Nesse capítulo, creio que Thomas Hobbes (1588-1679) estava essencialmente certo: as pessoas temem a violência, a escassez, a morte. É a segurança, e não a liberdade, que a maioria deseja.
Isso ficou provado nas experiências totalitárias do século 20. O fascismo e o nazismo, convém lembrar, tiveram amplo apoio das massas. Porque eram ideologias que defendiam as liberdades individuais?
Claro que não. Depois das ruínas da Primeira Guerra Mundial (1914-1918) e das consequências devastadoras da Grande Depressão, havia nos europeus um desejo trágico de segurança. Mesmo que isso implicasse, como de fato implicou, a suspensão da democracia liberal.
O mesmo vale para o comunismo. Ou, melhor dizendo, para o fim do comunismo. A vontade de liberdade só se tornou premente quando as ilusões da segurança desapareceram. Onde estava a utopia de um mundo sem fome, sem exploração, sem medo?

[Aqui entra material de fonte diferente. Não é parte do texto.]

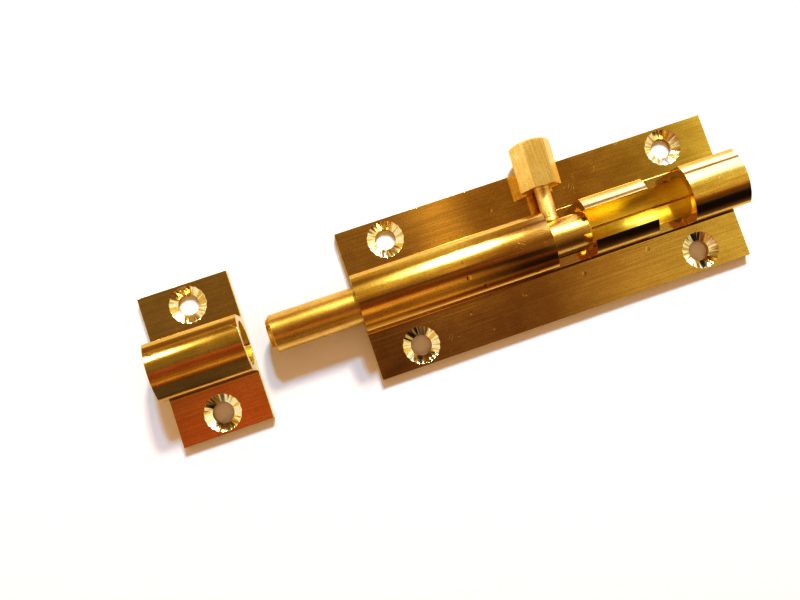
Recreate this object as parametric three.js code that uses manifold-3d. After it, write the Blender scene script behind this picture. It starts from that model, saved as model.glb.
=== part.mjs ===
// A surface-mounted barrel bolt with its keeper, cut from one brass extrusion.
//
// The frame: +X runs along the bolt away from the keeper, +Y towards the side
// that the knob lies on, +Z up from the back faces. The origin is the centre
// of the body's back face. Everything is in millimetres.

import * as THREE from 'three';
import { mergeVertices } from 'three/addons/utils/BufferGeometryUtils.js';
import Module from 'manifold-3d';

const wasm = await Module();
wasm.setup();

// ---------------------------------------------------------------- dimensions

// The extrusion: a flat base with a flat-sided, round-topped barrel on it.
const BASE_WIDTH = 29.5;
const BASE_THICKNESS = 2.0;
const BARREL_HALF_WIDTH = 5.4;
const BARREL_TOP_RADIUS = 6.9;
const BARREL_TOP_CENTRE_Z = 5.2;
const BORE_RADIUS = 4.3;
const BORE_CENTRE_Z = 6.2;

// The two lengths cut from it.
const BODY_LENGTH = 76.2;
const KEEPER_LENGTH = 17.6;
const KEEPER_GAP = 21.8;

// The countersunk screw holes.
const HOLE_DIAMETER = 4.0;
const COUNTERSINK_DIAMETER = 7.2;
const COUNTERSINK_DEPTH = 0.9;
const HOLE_FROM_BODY_END = 9.1;
const HOLE_FROM_AXIS = 10.8;

// The milled window: a slot along the top, crossed by a slot at each end.
const CROSS_SLOT_WIDTH = 7.5;
const FRONT_SLOT_START = 37.6;
const STROKE = 20.0;
const CROSS_SLOT_FLOOR_Z = 3.9;
const TOP_SLOT_HALF_WIDTH = 3.05;

// The bolt, thrown out towards the keeper.
const ROD_RADIUS = 3.57;
const ROD_AXIS_Z = 5.75;
const ROD_PROJECTION = 17.4;
const ROD_LENGTH = 63.2;
const ROD_TIP_CHAMFER = 0.9;
const ROD_BACK_CHAMFER = 0.2;

// The hexagonal knob and its turned shank, lying over towards +Y. The knob
// isn't quite square to the bolt: it leans towards +X at its outer end.
const KNOB_FROM_BODY_END = 39.75;
const KNOB_LEAN = THREE.MathUtils.degToRad(3);
const KNOB_ACROSS_FLATS = 7.05;
const KNOB_START = 10.1;
const KNOB_END = 19.4;
const KNOB_CHAMFER_ANGLE = THREE.MathUtils.degToRad(30);
const KNOB_END_FACE_RADIUS = 2.9;
const SHANK_RADIUS = 1.5;
const SHANK_CLEARANCE = 0.3;

// How finely round shapes are cut into flats, and how far a cutter overruns.
const ROUND_STEPS = 48;
const HOLE_STEPS = 32;
const OVERRUN = 1.0;

// Half the angle from one corner of a hexagon to the next.
const HALF_HEXAGON_STEP = Math.PI / 6;

const BODY_START = -BODY_LENGTH / 2;
const KEEPER_START = BODY_START - KEEPER_GAP - KEEPER_LENGTH / 2;

// ------------------------------------------------------------------- helpers

// A closed manifold solid from any closed three.js geometry.
function solid(geometry) {
  const plain = geometry.clone();
  plain.deleteAttribute('normal');
  plain.deleteAttribute('uv');
  const merged = mergeVertices(plain, 1e-4);
  return new wasm.Manifold(new wasm.Mesh({
    numProp: 3,
    vertProperties: new Float32Array(merged.attributes.position.array),
    triVerts: new Uint32Array(merged.index.array),
  }));
}

// The three.js geometry of a manifold solid.
function geometryOf(manifold) {
  const mesh = manifold.getMesh();
  const geometry = new THREE.BufferGeometry();
  geometry.setAttribute('position', new THREE.BufferAttribute(mesh.vertProperties, mesh.numProp));
  geometry.setIndex(new THREE.BufferAttribute(mesh.triVerts, 1));
  geometry.computeVertexNormals();
  return geometry;
}

// A box given by its lowest and highest corners.
function boxSolid(low, high) {
  const size = high.map((value, axis) => value - low[axis]);
  const geometry = new THREE.BoxGeometry(...size);
  geometry.translate(...low.map((value, axis) => value + size[axis] / 2));
  return solid(geometry);
}

// A turned shape: radius and height pairs spun about Z.
function turned(profile, steps) {
  const points = profile.map(([radius, height]) => new THREE.Vector2(radius, height));
  const geometry = new THREE.LatheGeometry(points, steps);
  geometry.rotateX(Math.PI / 2);
  return geometry;
}

function brass(color, roughness) {
  return new THREE.MeshStandardMaterial({ color, roughness, metalness: 1.0 });
}

// ------------------------------------------------------------- the extrusion

// The cross-section, drawn with its width along x and its height along y.
function sectionShape() {
  const half = BASE_WIDTH / 2;
  const cornerAngle = Math.acos(BARREL_HALF_WIDTH / BARREL_TOP_RADIUS);
  const shape = new THREE.Shape();
  shape.moveTo(-half, 0);
  shape.lineTo(half, 0);
  shape.lineTo(half, BASE_THICKNESS);
  shape.lineTo(BARREL_HALF_WIDTH, BASE_THICKNESS);
  shape.absarc(0, BARREL_TOP_CENTRE_Z, BARREL_TOP_RADIUS, cornerAngle, Math.PI - cornerAngle);
  shape.lineTo(-BARREL_HALF_WIDTH, BASE_THICKNESS);
  shape.lineTo(-half, BASE_THICKNESS);
  shape.closePath();
  const bore = new THREE.Path();
  bore.absarc(0, BORE_CENTRE_Z, BORE_RADIUS, 0, 2 * Math.PI);
  shape.holes.push(bore);
  return shape;
}

// A length of the extrusion along X, starting at x = 0.
function extrusion(length) {
  const geometry = new THREE.ExtrudeGeometry(sectionShape(), {
    depth: length,
    bevelEnabled: false,
    curveSegments: ROUND_STEPS / 2,
  });
  geometry.rotateX(Math.PI / 2);
  geometry.rotateZ(Math.PI / 2);
  return solid(geometry);
}

// The cutter for one countersunk hole, standing on the back face at (x, y).
function countersinkCutter(x, y) {
  const holeRadius = HOLE_DIAMETER / 2;
  const topRadius = COUNTERSINK_DIAMETER / 2;
  const topZ = BASE_THICKNESS + COUNTERSINK_DEPTH;
  const geometry = turned([
    [0, -OVERRUN],
    [holeRadius, -OVERRUN],
    [holeRadius, BASE_THICKNESS - COUNTERSINK_DEPTH],
    [2 * topRadius - holeRadius, topZ],
    [0, topZ],
  ], HOLE_STEPS);
  geometry.translate(x, y, 0);
  return solid(geometry);
}

function drilled(blank, xPositions) {
  let result = blank;
  for (const x of xPositions) {
    for (const side of [-1, 1]) {
      result = result.subtract(countersinkCutter(x, side * HOLE_FROM_AXIS));
    }
  }
  return result;
}

// ---------------------------------------------------------------- the pieces

function bodyGeometry() {
  const rearSlotEnd = FRONT_SLOT_START + STROKE + CROSS_SLOT_WIDTH;
  const topZ = BARREL_TOP_CENTRE_Z + BARREL_TOP_RADIUS + OVERRUN;
  const sideY = BARREL_HALF_WIDTH + OVERRUN;
  let result = drilled(extrusion(BODY_LENGTH), [HOLE_FROM_BODY_END, BODY_LENGTH - HOLE_FROM_BODY_END]);
  result = result.subtract(boxSolid(
    [FRONT_SLOT_START, -TOP_SLOT_HALF_WIDTH, BORE_CENTRE_Z],
    [rearSlotEnd, TOP_SLOT_HALF_WIDTH, topZ],
  ));
  for (const start of [FRONT_SLOT_START, FRONT_SLOT_START + STROKE]) {
    result = result.subtract(boxSolid(
      [start, -sideY, CROSS_SLOT_FLOOR_Z],
      [start + CROSS_SLOT_WIDTH, sideY, topZ],
    ));
  }
  return geometryOf(result);
}

function keeperGeometry() {
  return geometryOf(drilled(extrusion(KEEPER_LENGTH), [KEEPER_LENGTH / 2]));
}

// The rod along X, starting at x = 0, with both ends chamfered.
function rodGeometry() {
  const geometry = turned([
    [0, 0],
    [ROD_RADIUS - ROD_TIP_CHAMFER, 0],
    [ROD_RADIUS, ROD_TIP_CHAMFER],
    [ROD_RADIUS, ROD_LENGTH - ROD_BACK_CHAMFER],
    [ROD_RADIUS - ROD_BACK_CHAMFER, ROD_LENGTH],
    [0, ROD_LENGTH],
  ], ROUND_STEPS);
  geometry.rotateY(Math.PI / 2);
  return geometryOf(solid(geometry));
}

// The knob along Z, measured from the rod's axis. Its hexagon has a flat
// facing +Y and a flat facing -Y, and its outer end is chamfered on a lathe.
function knobGeometry() {
  const cornerRadius = KNOB_ACROSS_FLATS / Math.sqrt(3);
  const headLength = KNOB_END - KNOB_START;
  const hexagon = new THREE.CylinderGeometry(cornerRadius, cornerRadius, headLength, 6);
  hexagon.rotateX(Math.PI / 2);
  hexagon.rotateZ(HALF_HEXAGON_STEP);
  hexagon.translate(0, 0, KNOB_START + headLength / 2);
  const outerRadius = cornerRadius + OVERRUN;
  const chamferDrop = (outerRadius - KNOB_END_FACE_RADIUS) * Math.tan(KNOB_CHAMFER_ANGLE);
  const chamfer = solid(turned([
    [0, KNOB_START - OVERRUN],
    [outerRadius, KNOB_START - OVERRUN],
    [outerRadius, KNOB_END - chamferDrop],
    [KNOB_END_FACE_RADIUS, KNOB_END],
    [0, KNOB_END],
  ], ROUND_STEPS));
  const shank = solid(turned([
    [0, ROD_RADIUS + SHANK_CLEARANCE],
    [SHANK_RADIUS, ROD_RADIUS + SHANK_CLEARANCE],
    [SHANK_RADIUS, KNOB_START + OVERRUN],
    [0, KNOB_START + OVERRUN],
  ], HOLE_STEPS));
  return geometryOf(solid(hexagon).intersect(chamfer).add(shank));
}

// ------------------------------------------------------------------ assembly

function piece(name, geometry, material) {
  const mesh = new THREE.Mesh(geometry, material);
  mesh.name = name;
  return mesh;
}

const barrelBolt = new THREE.Group();

const body = piece('bolt_body', bodyGeometry(), brass(0xb8862f, 0.3));
body.position.set(BODY_START, 0, 0);
barrelBolt.add(body);

const keeper = piece('keeper', keeperGeometry(), brass(0xa87c2c, 0.32));
keeper.position.set(KEEPER_START - KEEPER_LENGTH / 2, 0, 0);
barrelBolt.add(keeper);

// The rod and the knob share the bolt's own frame, on the rod's axis.
const bolt = new THREE.Group();
bolt.position.set(BODY_START, 0, ROD_AXIS_Z);
barrelBolt.add(bolt);

const rod = piece('bolt_rod', rodGeometry(), brass(0xc8993a, 0.22));
rod.position.set(-ROD_PROJECTION, 0, 0);
bolt.add(rod);

const knob = piece('knob', knobGeometry(), brass(0xd0a040, 0.25));
knob.position.set(KNOB_FROM_BODY_END, 0, 0);
knob.rotation.set(-Math.PI / 2, KNOB_LEAN, 0);
bolt.add(knob);

export default barrelBolt;
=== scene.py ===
"""The brass surface barrel bolt and its keeper, on a pale floor, in a studio that the metal mirrors."""

import math
import random

import bmesh
import bpy
from mathutils import Matrix, Vector


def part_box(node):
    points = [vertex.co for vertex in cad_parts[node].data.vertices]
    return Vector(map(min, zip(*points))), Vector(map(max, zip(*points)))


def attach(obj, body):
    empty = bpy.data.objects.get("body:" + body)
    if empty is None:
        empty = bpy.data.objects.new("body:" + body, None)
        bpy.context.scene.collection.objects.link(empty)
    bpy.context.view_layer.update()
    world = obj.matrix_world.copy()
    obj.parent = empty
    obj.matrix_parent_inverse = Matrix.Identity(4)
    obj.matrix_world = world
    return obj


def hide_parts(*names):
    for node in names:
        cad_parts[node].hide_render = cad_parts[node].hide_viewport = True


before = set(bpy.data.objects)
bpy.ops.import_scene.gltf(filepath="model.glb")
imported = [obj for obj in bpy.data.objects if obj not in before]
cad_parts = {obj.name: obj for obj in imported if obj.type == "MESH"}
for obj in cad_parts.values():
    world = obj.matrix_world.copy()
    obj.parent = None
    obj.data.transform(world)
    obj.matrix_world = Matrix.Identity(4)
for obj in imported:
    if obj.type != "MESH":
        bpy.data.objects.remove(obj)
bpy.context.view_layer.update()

MM = 0.001

# ---------------------------------------------------------------- dimensions
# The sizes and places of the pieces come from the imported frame. What the
# frame doesn't hold is the fine form of the extrusion and of the cuts.

BODY_LOW, BODY_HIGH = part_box("bolt_body")
KEEPER_LOW, KEEPER_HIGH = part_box("keeper")
ROD_LOW, ROD_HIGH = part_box("bolt_rod")

BASE_THICKNESS = 2.0 * MM
BARREL_HALF_WIDTH = 5.4 * MM
BARREL_TOP_RADIUS = 6.9 * MM
BARREL_TOP_CENTRE_Z = 5.2 * MM
BORE_RADIUS = 4.3 * MM
BORE_CENTRE_Z = 6.2 * MM
FOOT_FILLET = 0.4 * MM
SHOULDER_ROUND = 0.45 * MM
SEAM_HALF_WIDTH = 0.22 * MM
SEAM_DEPTH = 0.25 * MM

HOLE_RADIUS = 2.0 * MM
COUNTERSINK_RADIUS = 3.6 * MM
COUNTERSINK_DEPTH = 0.9 * MM
COUNTERSINK_FACETS = 38
CHATTER_HEIGHT = 0.06 * MM
# The share of countersink wedges that get the darker drawn brass: painted dark reflections among the
# bright cut wedges.
DARK_WEDGE_SHARE = 0.3
HOLE_FROM_BODY_END = 9.1 * MM
HOLE_FROM_AXIS = 10.8 * MM

CROSS_SLOT_WIDTH = 7.5 * MM
FRONT_SLOT_START = 37.6 * MM
STROKE = 20.0 * MM
CROSS_SLOT_FLOOR_Z = 3.9 * MM
TOP_SLOT_HALF_WIDTH = 3.05 * MM
BURRS_PER_CORNER = 7
BURR_TOP_Z = 8.6 * MM
BURR_SIZES = (0.08 * MM, 0.22 * MM)
BURR_HALF_WIDTH = 0.04 * MM
BURR_ROOT_DEPTH = 0.05 * MM
BURR_REACH = 0.8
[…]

Não estava. Se, por absurdo, o comunismo tivesse garantido o conforto material que prometia aos seus escravos, questões de liberdade não teriam sido prioritárias.
É por isso que aplaudo o ensaio de Holly Case no sempre brilhante Aeon.com. O título é "The New Authoritarians" e o objetivo da historiadora da Universidade Brown é entender o novo autoritarismo –Putin, Erdogan, Órban– por contraposição ao velho.
E Holly Case oferece uma observação luminosa: o velho autoritarismo preocupou-se em criar o "homem novo", um esforço brutal que, pela sua natureza quimérica, arrastou crueldades igualmente brutais. Crueldades que, no limite, condenaram essas utopias à sua própria destruição.
O século 20 fez-se com "campos de trabalho" (ou de "reeducação"); propaganda maciça; cultos de personalidade; e outras fantasias mitômanas e sanguinárias, dispostas a elevar a raça, ou o proletariado, a alturas verdadeiramente homéricas.
O novo autoritarismo, pelo contrário, não está interessado em criar "homens novos". Basta que as partes respeitem o "contrato social" com o cinismo respectivo: o Estado garante as coisas básicas da vida; os indivíduos não ocupam as suas cabeças com o mundo sórdido da política. E as liberdades?
Leitor, leitor: você não leu o que eu escrevi no princípio?
O diagnóstico de Holly Case é certeiro. Mas falta uma conclusão: o novo autoritarismo tem mais hipóteses de sucesso do que o antigo. Precisamente pela sua falta de vocação totalitária.
Abandonando a ambição utópica de criar "homens novos", o autoritarismo do século 21 já fica satisfeito com o silêncio dos homens velhos.